# WHAT IS NEEDED
Pick out each line containing the string "record".
>>>
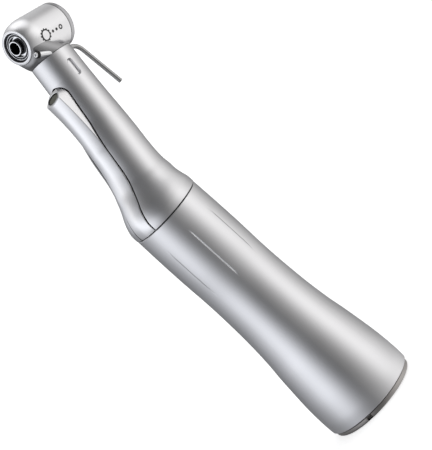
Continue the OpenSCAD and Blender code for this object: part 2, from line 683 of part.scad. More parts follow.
// -------------------------------------------------------------------------------------------------
rear_ring();
handle_sheath();
coupling_sleeve();
coupling_circlip();
gearbox_housing();
ring_gear_1();
ring_gear_2();
output_bush();
seam_o_ring();
neck_core();
neck_bush();
neck_sleeve();
neck_cover();
light_guide();
head_housing();
nose_ring();
back_cap();
irrigation_pipe();
spray_nozzle();
button_spring();
push_button();
input_shaft();
drive_dog();
sun_gear_1();
input_bearing_outer();
input_bearing_inner();
input_bearing_balls();
planet_gear_1a();
planet_gear_1b();
planet_gear_1c();
carrier_1();
planet_pins_1();
sun_gear_2();
planet_gear_2a();
planet_gear_2b();
planet_gear_2c();
carrier_2();
planet_pins_2();
crown_gear_rear();
crown_gear_front();
neck_shaft();
shaft_bevel_gear();
neck_bearing_outer();
neck_bearing_inner();
neck_bearing_balls();
spindle();
spindle_bevel_gear();
bur_collet();
front_bearing_outer();
front_bearing_inner();
front_bearing_balls();
rear_bearing_outer();
rear_bearing_inner();
rear_bearing_balls();
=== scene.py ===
"""Looks of a surgical contra-angle handpiece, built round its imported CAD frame.

Points, radii and heights are in millimetres, and MM turns them into metres. Handle coordinates have +Z toward
the head and the bur on the -X side. Neck coordinates follow the bent axis. Head coordinates have +Z along the
bur and +X forward along the neck.
"""
import json
import math

import bmesh
import bpy
from mathutils import Matrix, Vector


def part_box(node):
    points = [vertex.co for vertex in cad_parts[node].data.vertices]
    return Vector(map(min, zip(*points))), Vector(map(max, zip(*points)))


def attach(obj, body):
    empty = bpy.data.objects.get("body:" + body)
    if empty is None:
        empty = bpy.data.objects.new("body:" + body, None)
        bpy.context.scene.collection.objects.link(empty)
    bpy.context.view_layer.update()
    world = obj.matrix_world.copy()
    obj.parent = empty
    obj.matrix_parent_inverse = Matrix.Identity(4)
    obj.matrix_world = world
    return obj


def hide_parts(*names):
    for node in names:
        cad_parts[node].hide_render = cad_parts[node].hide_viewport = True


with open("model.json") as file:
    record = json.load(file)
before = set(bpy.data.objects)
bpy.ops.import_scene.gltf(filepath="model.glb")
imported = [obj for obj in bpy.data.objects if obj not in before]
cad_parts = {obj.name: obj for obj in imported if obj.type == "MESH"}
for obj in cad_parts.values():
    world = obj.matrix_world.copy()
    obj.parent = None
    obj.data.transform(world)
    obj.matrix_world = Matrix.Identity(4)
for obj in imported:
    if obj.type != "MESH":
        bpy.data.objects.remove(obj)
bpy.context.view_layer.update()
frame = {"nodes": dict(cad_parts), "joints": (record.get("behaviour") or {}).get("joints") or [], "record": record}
MM = 0.001
TAU = 2 * math.pi

# Axes and driving sizes, taken from the frame ---------------------------------------------------
joints = {j["name"]: j for j in frame["joints"]}
neck_dir = Vector(joints["neck_shaft_spin"]["axis"])
head_centre = Vector(joints["spindle_spin"]["pos_m"])
BEND = math.atan2(neck_dir.x, neck_dir.z)
PIVOT = head_centre - neck_dir * (head_centre.x / neck_dir.x)
HEAD_AT = (head_centre - PIVOT).length / MM
NECK = Matrix.Translation(PIVOT) @ Matrix.Rotation(BEND, 4, "Y")
HEAD = NECK @ Matrix.Translation((0, 0, HEAD_AT * MM)) @ Matrix.Rotation(-math.pi / 2, 4, "Y")
HANDLE = Matrix.Identity(4)
SEAM_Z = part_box("neck_sleeve")[0].z / MM
SHEATH_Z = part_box("handle_sheath")[0].z / MM
HANDLE_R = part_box("handle_sheath")[1].x / MM
# Neck: length and radius at its front edge, then half width of the cover's slot and where its arch starts.
NECK_L, NECK_R = 39.4, 4.46
SLOT_W, ARCH_AT = 2.5, 31.5
# Head: radii of barrel and nose, height of the nose, depth of the barrel's rear edge, height of the cap.
HEAD_R, NOSE_R = 4.64, 3.55
NOSE_H, BACK_H, CAP_H = 5.66, 5.39, 1.3


# Mesh helpers -----------------------------------------------------------------------------------
def blend(a, b, c, d, t):
    """Catmull-Rom value between b and c."""
    return (2 * b + (c - a) * t + (2 * a - 5 * b + 4 * c - d) * t * t + (3 * b - a - 3 * c + d) * t ** 3) / 2


def smooth(points, steps):
    """Smooth curve through a few points of any dimension."""
    out = []
    for i in range(len(points) - 1):
        around = [points[max(i - 1, 0)], points[i], points[i + 1], points[min(i + 2, len(points) - 1)]]
        for j in range(steps):
            out.append(tuple(blend(*values, j / steps) for values in zip(*around)))
    out.append(tuple(points[-1]))
    return out


def set_edges(bm, sharp):
    """Smooth faces, with hard edges where they meet at more than the given angle in degrees."""
    for face in bm.faces:
        face.smooth = True
    for edge in bm.edges:
        edge.smooth = not (len(edge.link_faces) == 2 and edge.calc_face_angle(0) > math.radians(sharp))


def finish_mesh(name, bm, sharp=35):
    """Mesh object from a bmesh, with merged points and outward normals."""
    bmesh.ops.remove_doubles(bm, verts=bm.verts, dist=1e-7)
    bmesh.ops.recalc_face_normals(bm, faces=bm.faces)
    set_edges(bm, sharp)
    mesh = bpy.data.meshes.new(name)
    bm.to_mesh(mesh)
    bm.free()
    piece = bpy.data.objects.new(name, mesh)
    bpy.context.scene.collection.objects.link(piece)
    return piece


def add_grid(bm, rows, matrix, around=True, along=False):
    """Quads between rows of points: each row closes on itself if around, the last row on the first if along."""
    verts = [[bm.verts.new(matrix @ (Vector(p) * MM)) for p in row] for row in rows]
    pairs = list(zip(verts, verts[1:])) + ([(verts[-1], verts[0])] if along else [])
    for low, high in pairs:
        n = len(low)
        for k in range(n if around else n - 1):
            bm.faces.new((low[k], low[(k + 1) % n], high[(k + 1) % n], high[k]))


def grid_piece(name, rows, matrix, sharp=35, around=True, along=False):
    """Mesh object from one grid of points."""
    bm = bmesh.new()
    add_grid(bm, rows, matrix, around, along)
    return finish_mesh(name, bm, sharp)


def turned(outline, segments):
    """Rows of points round local Z from an outline of (radius, height)."""
    return [[(r * math.cos(TAU * k / segments), r * math.sin(TAU * k / segments), h) for k in range(segments)]
            for r, h in outline]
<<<
# RESPONSE
    record = json.load(file)
frame = {"nodes": dict(cad_parts), "joints": (record.get("behaviour") or {}).get("joints") or [], "record": record}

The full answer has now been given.